A CPGB motion that set out this vision was presented to the conference organised by the Socialist Alliance Democracy Platform on March 12 2005. It passed. The position of the CPGB is discussed often enough in the pages of the Weekly Worker, but in all political arenas it helps if the challenge the CPGB is issuing to the revolutionary left is made explicit.
It is not just in relation to the inner-party regimes of the left that democracy is critical. If Marxism means anything it is a commitment to the self-emancipation of the working class and "to conquer political power" (in the words of the much misrepresented Inaugural address drafted by Marx for the First International).
Ultimately, a workers' state can only be the product of a political crisis of the capitalist regime. That is why the demand for the fullest extension of democracy must be at the centre of a revolutionary programme.
The arguments of the Revolutionary Democratic Group for prioritising the struggle for a democratic secular republic are correct in so far as they challenge the economism of the most of the left. But when the RDG draw a distinction between their republicanism and their full revolutionary programme - which is kept in reserve for the onset of the revolution itself - they fail to realise the full potential of a programme of democratic demands.
Why should a workers' party limit the democratic demands it makes? When these touch on the army and police force and the whole apparatus of the secret state, they challenge the very basis of bourgeois political power in our society.

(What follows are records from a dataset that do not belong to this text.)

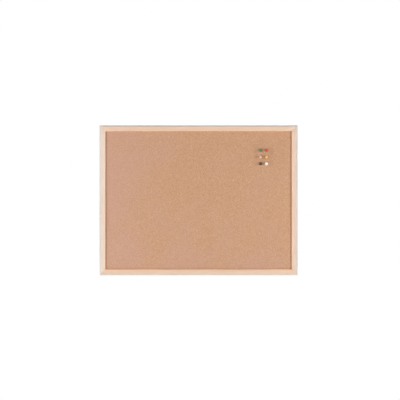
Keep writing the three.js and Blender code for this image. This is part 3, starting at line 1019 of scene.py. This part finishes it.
@dataclass
class CorkPanel:
    """The panel in the groove: cork on soft board, with kraft paper on its back."""

    step: float = 1.65 * MM  # distance between the points of the cork's face
    grain_relief: float = 0.055 * MM  # how far the lowest of the sanded granules lie below the face
    grain_spread: Pair = (0.5, 0.22)  # mean and deviation of how deep they lie, as a share of that
    pit_over: float = 0.975  # a random draw from 0 to 1 that is higher than this makes a pit
    pit_depth: float = 1.6  # how much deeper a pit lies, as a share of grain_relief
    hidden_margin: float = 6.5 * MM  # width of the edge that lies in the groove and stays flat
    hole_width: float = 1.16 * MM  # width of a needle's hole
    sharp: float = 50.0  # edges of the cork that turn by more than this many degrees stay sharp
    cockle: float = 0.09 * MM  # how far the paper bulges off the board
    waves: tuple[tuple[float, float, float], ...] = (  # rate, bend and bend's rate of the paper's waves
        (31.0, 2.0, 17.0), (43.0, 1.4, 23.0))
    paper_step: float = 5.0 * MM  # distance between the points of the paper
    seed: int = 20  # start of the random draws

    def grid(self, node: str, step: float) -> tuple[np.ndarray, np.ndarray, np.ndarray]:
        """Lay a grid over a sheet.

        Args:
            node: The sheet's CAD node.
            step: The wanted distance between points.

        Returns:
            The grid's x and z, and how free each point is of the groove, from 0 to 1.
        """
        low, high = box_of(node)
        columns, rows_down = (int(round((high[axis] - low[axis]) / step)) + 1 for axis in (0, 2))
        x, z = np.meshgrid(np.linspace(low[0], high[0], columns), np.linspace(low[2], high[2], rows_down))
        edge = np.minimum(high[0] - np.abs(x), high[2] - np.abs(z))
        return x, z, np.clip((edge - self.hidden_margin) / step, 0.0, 1.0)

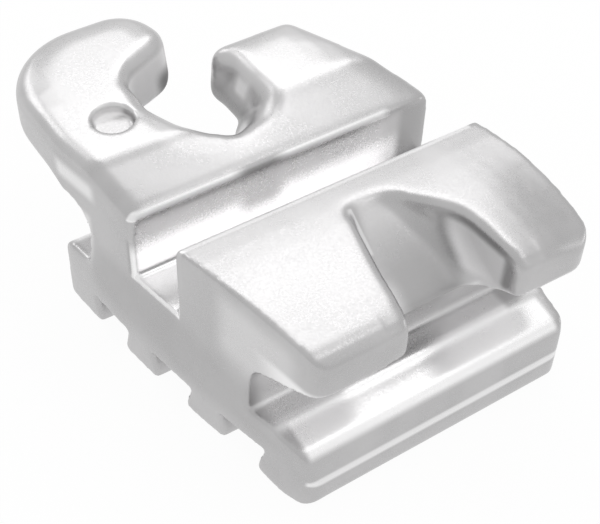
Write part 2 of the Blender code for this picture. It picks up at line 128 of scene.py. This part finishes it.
# Where it is missing from the slot, in the same form
STAIN = (0.10, (-0.50, -0.10), (0, 1), (0.22, FAR))
RIGHT_END = (0.06, (1.12, FAR), (0.20, 0.40), ANY)

# Where the tone differs: which one, its share, the border's softness, the limits along X, Y, Z
TONE_ZONES = (
    ("plateau of the far wing", POLISHED, 0.20, 0.08, ANY, (0.84, FAR), (0.80, FAR)),
    ("ledge", POLISHED, 1.00, 0.03, (-1.14, 1.40), (-FAR, -1.46), (-0.45, -0.24)),
    ("near wing's underside", POLISHED, 1.00, 0.04, (-1.26, 1.46), (-1.90, -1.10), (0.12, 0.42)),
    ("neck", POLISHED, 0.20, 0.04, (-1.26, 1.46), (-1.50, -1.10), (-0.40, 0.12)),
    ("neck's left end", POLISHED, 0.50, 0.10, (-1.26, -0.50), (-1.50, -1.10), (-0.40, 0.12)),
    ("ledge beside the neck", POLISHED, 0.90, 0.04, (-0.60, 1.10), (-1.52, -1.24), (-0.36, -0.27)),
    ("step along the foot", POLISHED, 0.80, 0.015, ANY, (-FAR, -1.80), (-0.735, -0.69)),
    ("undercut at the back", POLISHED, 0.85, 0.05, (-1.66, 1.20), (0.84, FAR), (-0.42, 0.30)),
    ("hook's inner wall", POLISHED, 1.00, 0.04, (-0.90, -0.24), (1.60, 2.02), (0.25, 0.76)),
    ("top of the notch wall", POLISHED, 0.90, 0.05, (-0.20, 0.22), (1.12, 1.30), (0.60, 0.76)),
    ("notch wall", POLISHED, 0.20, 0.05, (-0.20, 0.30), (0.60, 1.75), (0.20, 0.74)),
    ("dimple's back wall", POLISHED, 1.00, 0.03, (-1.32, -1.00), (1.35, 1.50), (0.74, 0.84)),
    ("streak below the hook", POLISHED, 0.70, 0.06, (-FAR, -1.55), (0.76, 1.25), (0.52, 0.68)),
    ("near wing's left flank", POLISHED, 0.35, 0.12, (-FAR, -1.15), (-1.62, -0.80), (0.14, 0.70)),
    ("scoop's left wall", POLISHED, 0.70, 0.010, (-0.32, -0.04), (-1.50, -0.64), (0.56, 0.795)),
    ("slot's far left edge", DULL, 0.90, 0.03, (-FAR, -1.44), (0.24, 0.34), (0.02, 0.40)),
    ("slot's near wall", POLISHED, 0.90, 0.02, (-1.42, 1.40), (-0.36, -0.26), (0.25, 0.80)),
    ("low left flare", DULL, 0.45, 0.12, (-FAR, -1.25), (-FAR, 0.80), (-0.55, 0.0)),
    ("scoop's floor", DULL, 1.00, 0.16, (-0.08, 0.62), (-FAR, -0.72), (-0.12, 0.60)),
    ("foot of the notch wall", SHADY, 0.90, 0.08, (-0.40, 0.12), (0.94, FAR), (0.20, 0.56)),
    ("slot's right end", DULL, 0.90, 0.06, (1.14, FAR), (0.20, 0.40), (0.02, 0.64)),
    ("scoop's right wall", POLISHED, 1.00, 0.04, (0.60, 0.80), (-1.68, -1.00), (0.36, 0.72)),
)

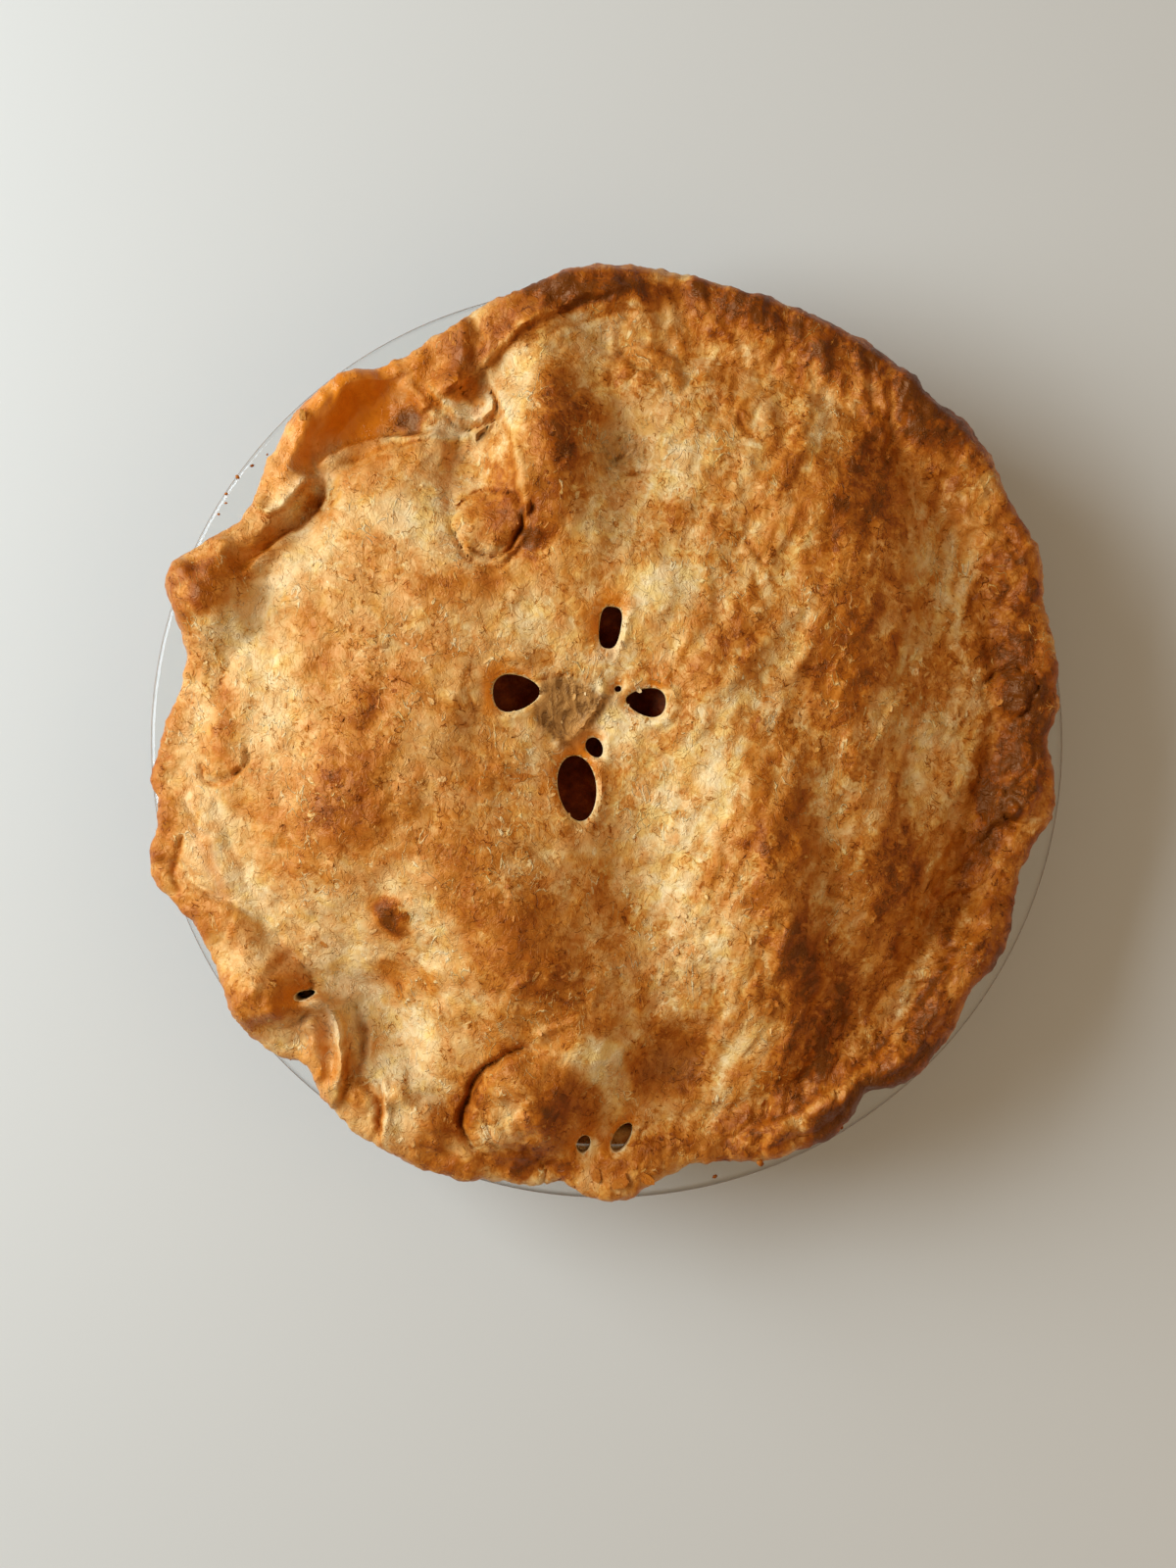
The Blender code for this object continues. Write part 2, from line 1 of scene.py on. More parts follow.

From the time of the Levellers and the Chartists, Britain's most revolutionary periods have revolved around the question of how political power is exercised. The key to building a worker's movement that is capable of challenging for state power does not lie in preserving a dusty esoteric knowledge far from the sight of the mass of the working class, but in posing simple questions that take the argument for democracy to its logical conclusion.